The mortgage will, of course, have to be registered
on title of the new property, so strictly speaking it
is not identical in all respects. While most mortgages
have a portability feature, in the event you might need
more money when you transfer the mortgage over to the
new property, make sure you either have the right to
blend in any new funds required, or can arrange the
additional funds separately.
Prepayment
Privilege(s)
The right to repay periodically more than the scheduled
principal payment. Historically this was limited to
a single annual payment on the anniversary date of no
more than 10% of the original principal. In recent years,
however, prepayment privileges have become more lenient,
reflecting peoples' desire to pay their mortgages off
on an accelerated basis. See also Double-Up.
Prepayment
Penalty
If your mortgage is not fully open, you may be charged
a penalty if you want to pay off all or part of your
mortgage before the end of the fixed term. The normal
prepayment penalty is the greater of three months' interest
or the Interest Rate Differential (IRD) on the amount
to be prepaid. CMHC (for insured mortgages) and a few
of the major lenders set the maximum penalty at 3 months
interest after the mortgage has been in effect for three
years, regardless of the number of times it has been
renewed.
Principal
The amount of money owing on your mortgage, including
accrued unpaid interest.
Refinance
Obtaining a new mortgage on an existing property. You
might be looking for more money, a better rate, or different
prepayment terms.
Registration
Fees
Fees paid to the provincial government for recording
a title transfer, mortgage registration or other instrument
such as an Assignment or Lien with the local authorities.
Registered
Retirement Savings Plan (RRSP)
A Federal Plan which allows a taxpayer to contribute
approximately 18% of earned income — to a maximum
of $13,500 into a retirement plan "tax free".
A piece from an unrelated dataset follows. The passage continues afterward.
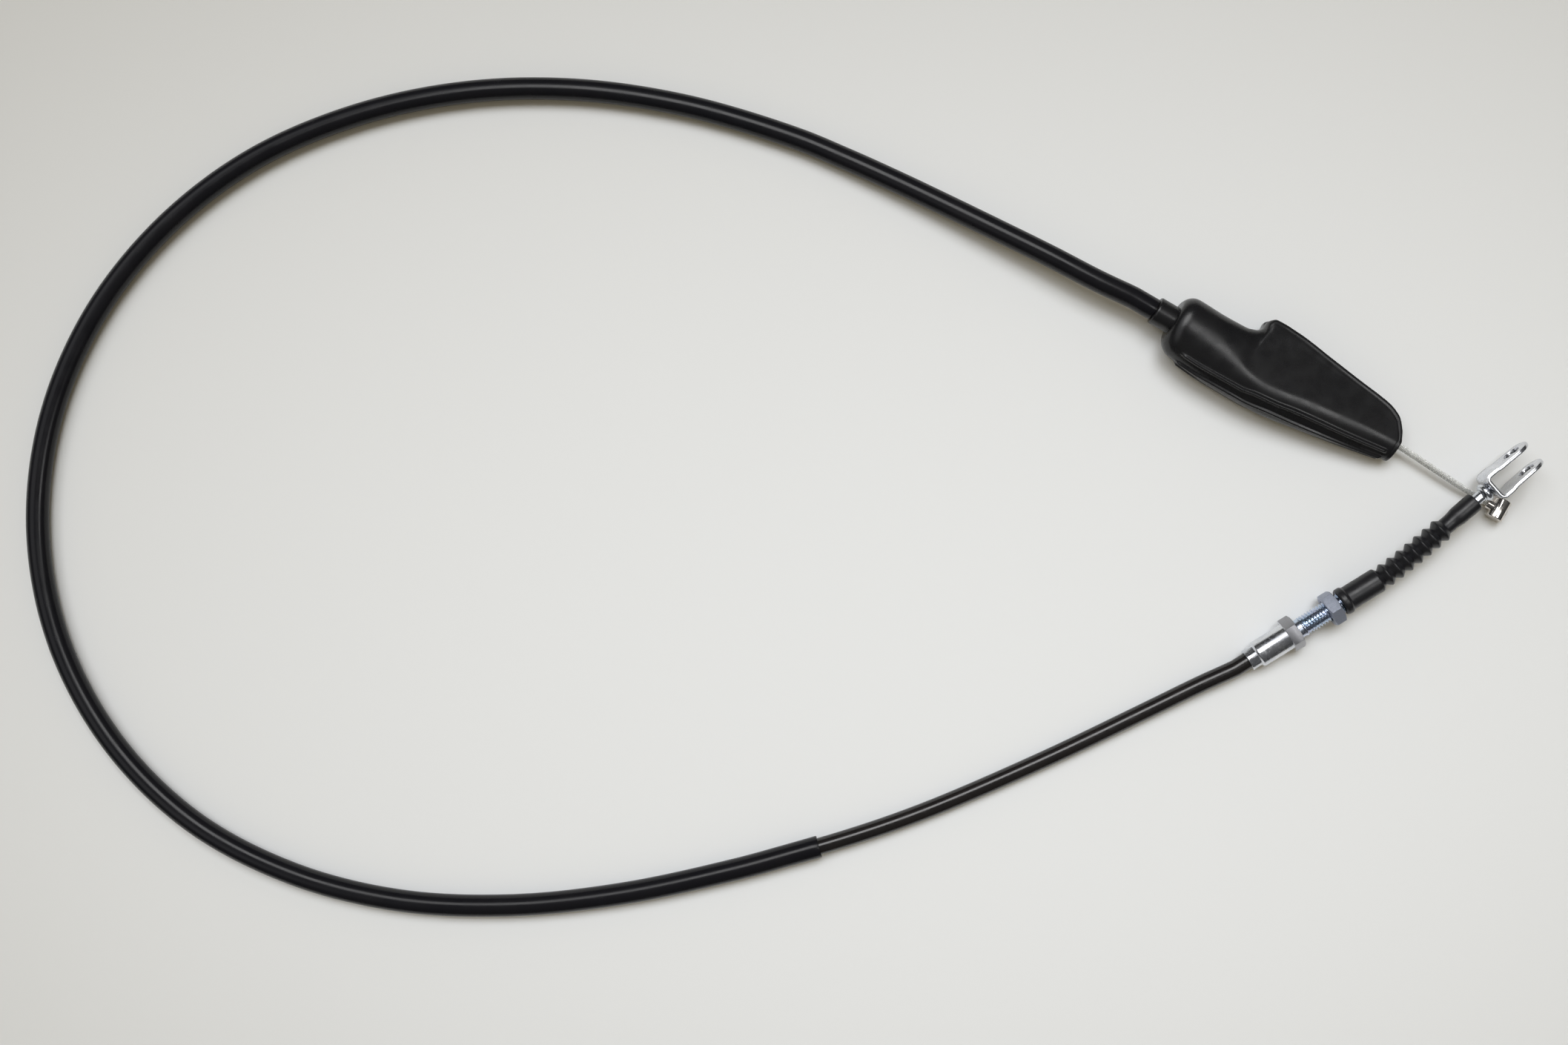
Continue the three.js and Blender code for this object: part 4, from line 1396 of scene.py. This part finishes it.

If the taxpayer has already paid tax on personal income,
then the RRSP contribution (which can be made until
March 1st of the year following the year in which the
income was earned and taxed) can result in a significant
tax rebate.
Since
RRSP's can be caught up retroactively, this facility
and the large cash refunds it can generate are
Simple Interest
Interest which is computed only on the principal balance.
It is not compounded by calculating interest payable
on accrued interest.
Survey
The legal written and/ or mapped description of the
location and dimensions of your land. The survey should
also show the dimensions and placement on the lot of
any structure, including additions such as pools, sheds
and fences. An up-to-date survey is often required by
a lender as part of the mortgage transaction.
Switch
This is the term almost universally applied to changing
lenders at the end of a term, when the mortgage becomes
"open". Most lenders will now pay all of the
costs of a "switch." (as well as giving them
a reduced rate to lure them away from a competitor)
Tax Certificate
At the time of a sale, the lawyer for the buyer must
confirm that local taxes have been paid up to date.
If they are, a Tax Certificate is issued, from which
any adjustments can be made — usually requiring
the buyer to compensate the seller for any prepaid taxes.
If they are not up to date, the municipality requires
that the seller pay them off from the proceeds of the
sale. If there are insufficient proceeds, then it may
fall upon the buyer to pay them.
Title
Insurance
Insurance offered by Title Companies to protect a landowner,
and thus the mortgage lender against any "clouds"
or legal questions on the title to the real estate,
or of legal priority of the mortgagee.
Total
Debt Service Ratio (TDS)
The percentage arrived at by dividing your monthly shelter
costs (principal, interest, property taxes, heating
and half of condo fees) PLUS all other monthly debt
obligations by your gross monthly income and multiplying
by 100. This is used by all lenders as the "upper
limit" yardstick by which to measure the ability
of a borrower (or borrowers) to make mortgage payments.
For example, most lenders require that this ratio be
no more than 40% for a particular application, with
some as low as 37%. 40% is also the maximum qualifying
TDS in most applications for default insurance.
Undertaking
This is a promise by a Lawyer to ensure that certain
conditions (usually of the lender) are met (usually
after closing, due to time constraints). The best example
is the undertaking to register a discharge of an old
first mortgage after the new one has been registered,
because there is simply not enough time to do so at
closing. It also governs such closing dynamics as releasing
funds before a new mortgage document is officially registered.
Underwriting
The process of deciding whether or not to lend you money
(or how much to lend you) based on all the information
you have given the lender. Every lender has a different
underwriting process and lending criteria which differ
to some (usually small) extent from other lenders.
Variable Rate Mortgage (VRM)
The interest rate is usually compounded monthly and
fluctuates with the prime rate at the chartered banks.
In most, but not all cases, the VRM is fully open.
Verification
of Employment
The lender will sometimes contact an applicant's employer
in order to verify information provided in a mortgage
application or a job letter; your income structure,
length of employment, position, and so on.
Work Orders
Municipal by-laws ("zoning" by-laws) require
among other things that residential property be maintained
in a safe and habitable condition, and that a property's
use conform to specific requirements (no illegal basement
apartments, satellite antenna, etc.).